Sunday 26 June 2011

In Defence Of Short Stories #7: Jim Breslin


Before we dive in today, I'd just like to say to any new readers that I'm still on the look out for 'In Defence of Short Story' guest blog posts; I'd particularly be interested in posts covering different aspects of the short story than those so far: maybe discussions of a particularly story, or reflections on reading short stories live to an audience.
But onto the main event - today's guest is Jim Breslin, author of the literary short story collection 'Elephant' (Kindle UK | US | Nook); you can also sample two of the stories in 'We're Not Dog People' (Kindle UK | US). His short stories have been published in Think Journal and Metazen and he is also founder of the West Chester Story Slam. 

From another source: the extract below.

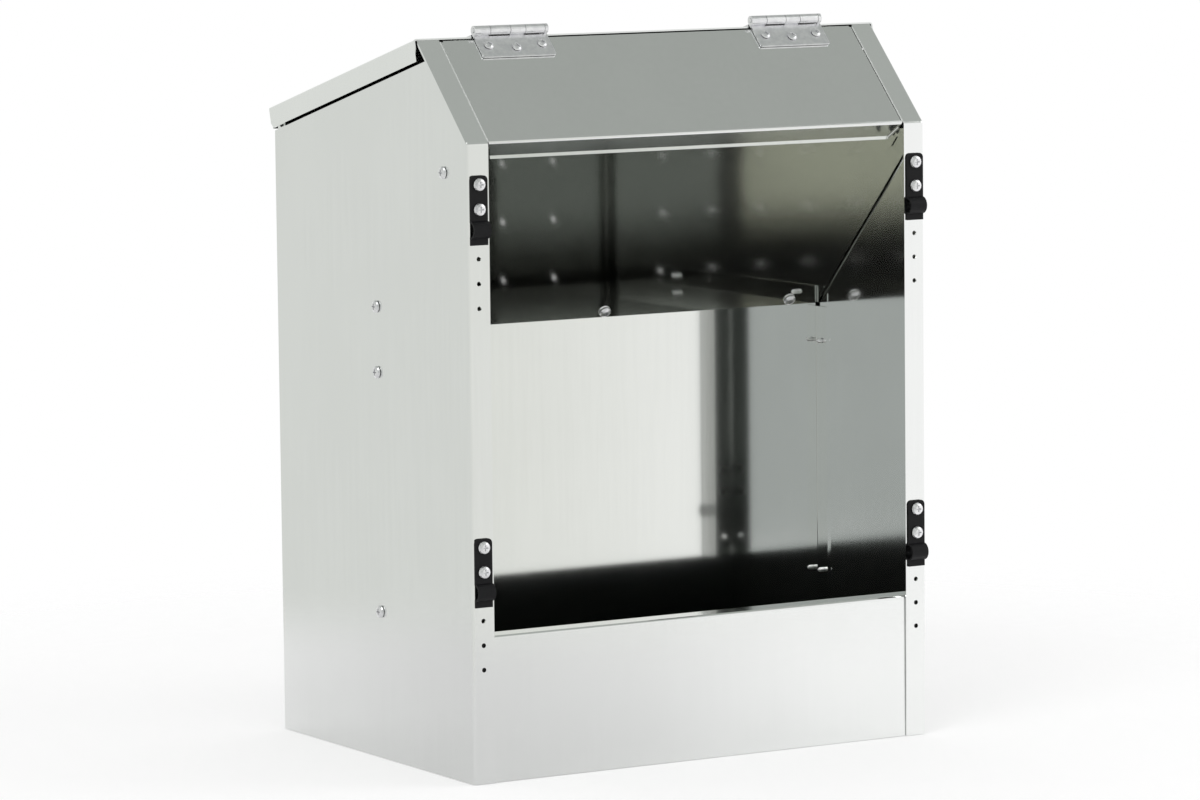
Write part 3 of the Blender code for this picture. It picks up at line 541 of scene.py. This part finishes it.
studio = {
    "bright": (1.0, 1.0, 1.0),      # the sweep to the right of the camera's side
    "pale": (0.76, 0.77, 0.74),     # the sweep to the left of it
    "acrossView": (0.857, 0.515, 0.0),
    "brightFrom": -0.03,            # how far round the sweep brightens, as a sine
    "brightFull": 0.045,
    "left": (0.70, 0.715, 0.69),    # the sweep's far left
    "towardLeft": (-0.90, 0.43, 0.0),
    "leftFrom": 0.3,
    "leftFull": 0.75,
    "room": (0.40, 0.42, 0.415),
    "towardCamera": (-0.52, -0.85, 0.0),
    "roomFrom": 0.90,
    "roomFull": 0.97,
    "ceiling": (0.405, 0.425, 0.405),
    "ceilingFrom": 0.20,
    "ceilingFull": 0.60,
    "fill": 0.72,           # strength of the world as plain light on matt surfaces
}


def makeWorld(values):
    world = bpy.data.worlds.new("studio")
    bpy.context.scene.world = world
    tree = Tree(world)
    way = tree.node("ShaderNodeTexCoord", output="Generated")
    height = tree.dot(way, (0.0, 0.0, 1.0))
    across = tree.dot(way, values["acrossView"])
    toLeft = tree.dot(way, values["towardLeft"])
    toCamera = tree.dot(way, values["towardCamera"])
    sweep = tree.blend(tree.rise(across, values["brightFrom"], values["brightFull"]),
                       colour(*values["pale"]), colour(*values["bright"]))
    sweep = tree.blend(tree.rise(toLeft, values["leftFrom"], values["leftFull"]), sweep,
                       colour(*values["left"]))
    room = tree.blend(tree.rise(toCamera, values["roomFrom"], values["roomFull"]), sweep,
                      colour(*values["room"]))
    sky = tree.blend(tree.rise(height, values["ceilingFrom"], values["ceilingFull"]), room,
                     colour(*values["ceiling"]))
    seen = tree.node("ShaderNodeBackground", Color=sky, Strength=1.0)
    blank = tree.node("ShaderNodeBackground", Color=white, Strength=1.0)
    plain = tree.node("ShaderNodeBackground", Color=white, Strength=values["fill"])
    mirrored = tree.either(tree.ray("Glossy"), tree.ray("Transmission"))
    both = tree.node("ShaderNodeMixShader", in0=mirrored, in1=plain, in2=seen)
    both = tree.node("ShaderNodeMixShader", in0=tree.ray("Camera"), in1=both, in2=blank)
    tree.node("ShaderNodeOutputWorld", Surface=both)


floorSet = {
    "radius": 0.85,
    "rings": 24,
    "spokes": 96,
    "height": -0.0004,      # a hair under the feeder
    "solid": 0.45,          # radius from which it fades out
    "gone": 0.833,          # and where it has gone
    "tones": (0.80, 0.84),
    "speckleScale": 60.0,
    "lift": 0.30,           # own light, so that it renders as white as the background
    "dim": 0.27,            # how much darker it shows in metal on its left
    "dimWay": (0.857, 0.515, 0.0),
    "dimFrom": -0.20,
    "dimFull": 0.08,
}


def paleFloor(values):
    material = bpy.data.materials.new("pale floor")
    tree = Tree(material)
    place = tree.objectPlace()
    low, high = (colour(tone, tone, tone) for tone in values["tones"])
    tint = tree.blend(tree.noise(place, values["speckleScale"], 3.0), low, high)
    glossy = tree.ray("Glossy")
    direct = tree.either(tree.ray("Camera") + glossy, tree.ray("Transmission"))
    side = tree.rise(tree.dot(place, values["dimWay"]), values["dimFrom"], values["dimFull"])
    shown = 1.0 - glossy * (1.0 - side) * values["dim"]
    matt = tree.node("ShaderNodeBsdfDiffuse", Color=tree.blend(shown, black, tint))
    lift = tree.node("ShaderNodeEmission", Color=tree.blend(direct * shown, black, white),
                     Strength=values["lift"])
    lit = tree.node("ShaderNodeAddShader", in0=matt, in1=lift)
    clear = tree.node("ShaderNodeBsdfTransparent")
    fade = tree.rise(tree.length(place), values["solid"], values["gone"])
    both = tree.node("ShaderNodeMixShader", in0=fade, in1=lit, in2=clear)
    tree.node("ShaderNodeOutputMaterial", Surface=both)
    return material


def makeFloor(values):
    # disc: ring i of n has radius R i/n, and points stand on it at equal angles
    rings, spokes = values["rings"], values["spokes"]
    radius = np.linspace(0.0, values["radius"], rings + 1)[1:, None]
    angle = np.linspace(0.0, 2.0 * math.pi, spokes, endpoint=False)[None, :]
    x, y = radius * np.cos(angle), radius * np.sin(angle)
    points = np.stack([x, y, np.full_like(x, values["height"])], axis=-1).reshape(-1, 3)
    points = np.vstack([points, [[0.0, 0.0, values["height"]]]])
    i = np.arange(rings - 1)[:, None] * spokes
    j = np.arange(spokes)[None, :]
    k = (j + 1) % spokes
    quads = np.stack([i + j, i + spokes + j, i + spokes + k, i + k], axis=-1).reshape(-1, 4)
    fan = np.stack([np.full(spokes, rings * spokes), j[0], k[0]], axis=-1)
    mesh = bpy.data.meshes.new("floor")
    mesh.from_pydata(points.tolist(), [], quads.tolist() + fan.tolist())
    mesh.materials.append(paleFloor(values))
    floor = bpy.data.objects.new("floor", mesh)
    bpy.context.scene.collection.objects.link(floor)


lampSet = {
    "key": dict(place=(-1.6, -1.2, 2.6), size=1.6, power=14.0),
    "side": dict(place=(2.4, -1.4, 1.9), size=1.6, power=10.0),
}
lampAim = (0.0, 0.0, 0.22)


def makeLamp(name, values):
    body = bpy.data.lights.new(name, "AREA")
    body.shape = "DISK"
    body.size = values["size"]
    body.energy = values["power"]
    lamp = bpy.data.objects.new(name, body)
    lamp.location = values["place"]
    aim = Vector(lampAim) - Vector(values["place"])
    lamp.rotation_euler = aim.to_track_quat("-Z", "Y").to_euler()
    bpy.context.scene.collection.objects.link(lamp)


makeWorld(studio)
makeFloor(floorSet)
for lampName, lampValues in lampSet.items():
    makeLamp(lampName, lampValues)
bpy.context.scene.view_settings.view_transform = "Standard"
print("studio made")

For lovers of short stories I can also heartily recommend paying a visit to Jim's blog, where he has set himself the challenge of reading and reviewing the thirty-six short stories long-listed by One Story - some great stories featured, and Jim's comments always make me want to read the stories, or read them again if I've read them before. Oh, and he also Twitters as @jimbrez

Take it away Jim...

Savoring the Short Story

The short story is the greatest of all art forms, but each one should be handled with the greatest of care. A short story is meant to be savored in quiet, read carefully in one sitting. It’s important not to rush through stories as though they are chapters of a novel. One story at a time. Take a break and refill your wine glass. Reflect. Contemplate. A short story provides a glimpse into every day life. They are often sketches of smaller moments, though some portray lengthier spans, even generations. But the ones I believe work best cover the smallest of moments, such as tracing the stretch marks on a wife's legs or eating 
crusty rolls in the back of a bakery while in mourning.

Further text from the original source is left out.